Bu parlak çalışmada eğrilerin matematiğinin teorisinin yanı sıra; basit sarkaç salınımının zamanının hesaplanması, sabit bir aks etrafında bir cismin salınımı, sabit dairesel hareket için merkezkaç kuvvetin yasaları gibi dinamik problemlerine tam çözümler bulunmaktaydı. Bu eserdeki sonuçların bazıları kanıtsız olarak, kitabın bir eki şeklinde sunulmuştu ve Huygens’in tam kanıtları ölümünden sonraya kadar yayınlanmadı.
Fransa’nın Hollanda ile savaşta olduğu yıllarda Horologium Oscillatorium’un XIV. Louis’e coşkulu bir şekilde ithaf edilmesi kendisine karşı hoşnutsuzluk yaratsa da Huygens Paris’te kalmaya devam etti. Huygens’in sağlığı hiçbir zaman çok iyi olmamıştı ve tekrarlayan hastalıklardan muzdaripti. 1670 yılındaki hastalığı o derece ciddiydi ki kendisi bile hayatından ümitsizliğe kapıldı.
1681 yılındaki başka bir ciddi hastalığı onu sadece geçici olarak kalmayı planladığı Hollanda’ya dönmeye zorladı. Fakat 14. Louis’in başdanışmanı ve Huygens’in hamisi Jean-Baptiste Colbert’in 1683 yılındaki ölümü ve Louis’in giderek artan gerici politikaları sonucu Protestanlara belli özgürlükler veren Nantes Bildirge’sinin 1685’te yürürlükten kaldırılması Paris’e hiçbir zaman dönememesine neden oldu.
Huygens 1689’da Londra’yı ziyaret etti, orada Sir Isaac Newton ile tanıştı ve Royal Society’nin önünde kendi kütle çekim teorisini anlattı. Her ne kadar Newton’la toplum önünde bir tartışmaya girmese de Huygens’in özellikle Leibniz’le olan yazışmalarından Newton’un eseri Principia’daki matematiksel ustalığı çok takdir etmekle birlikte, mekanik açıklamadan yoksun herhangi bir yerçekimi teorisini temel düzeyde kabul edilemez gördüğü açıktır. En azından 1669 yılına tarihlenen ancak 1690’da basılan Discours de la cause de la pesanteur (“Discourse on the Cause of Gravity”) adlı eserinde yayınlanan kendi teorisi ise kütle çekimine Kartezyen burgaçlara dayanan mekanik bir açıklama getiriyordu. Huygens’in Traité de la Lumière (Treatise on Light) adlı eseri de büyük oranda 1678’den önce tamamlanmış olmasına rağmen 1690’da basıldı. Bu çalışmasında bu kez de ışığın doğasıyla ilgili olarak yine mutlak mekanik açıklamalara ihtiyaç duyuyordu. Fakat kırılma ve yansımayla ilgili -Newton’unkinden çok üstün- olağandışı savları mekanik açıklamalardan tamamen bağımsızdı, yalnızca sekonder dalga cepheleriyle ilgili sonradan Huygens ilkesi olarak adlandırılacak ilkeye dayalıydı.

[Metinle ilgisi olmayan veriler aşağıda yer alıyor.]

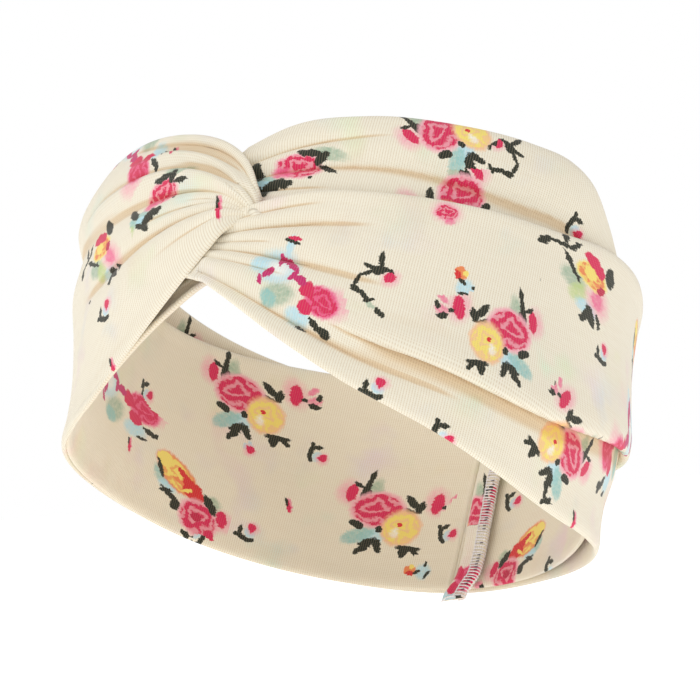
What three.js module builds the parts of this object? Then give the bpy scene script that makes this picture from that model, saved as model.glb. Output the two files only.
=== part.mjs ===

Bir matematikçi olarak Christiaan Huygens bir dahi olmaktan çok, büyük yetenek sahibi olarak değerlendirilebilirdi. Bazen Leibniz ve diğerlerinin yeniliklerini takip etmekte zorlanırdı fakat eski sentez yöntemlerine olan sevgisi nedeniyle Newton ona çok saygı duyardı. 18. Yüzyılın neredeyse tamamı boyunca dinamik ve ışık ile ilgili çalışmaları Newton’unkilerin gölgesinde kaldı. Yer çekimi alanındaki teorisi hiçbir zaman ciddiye alınmadı ve bugün yalnızca tarihsel önemi bulunmaktadır. Fakat dönen cisimlerle ilgili çalışmaları ve ışık teorisine olan katkıları hala devam eden önemdedir. Özellikle ışıkla ilgili teorisi, erken 19. yüzyıla kadar unutulmuş olmakla birlikte, günümüzde modern bilime yapılmış en orijinal ve parlak katkılardan biri olarak kabul edilmekte ve onun adını taşıyan ilkeyle anılmaktadır.
Huygens’in son beş yılı sürekli hastalıkla ve artan yalnızlık ve melankoli duygularıyla geçti. 1695 yılında vasiyetine son şeklini verdi ve aynı yıl hayata veda etti.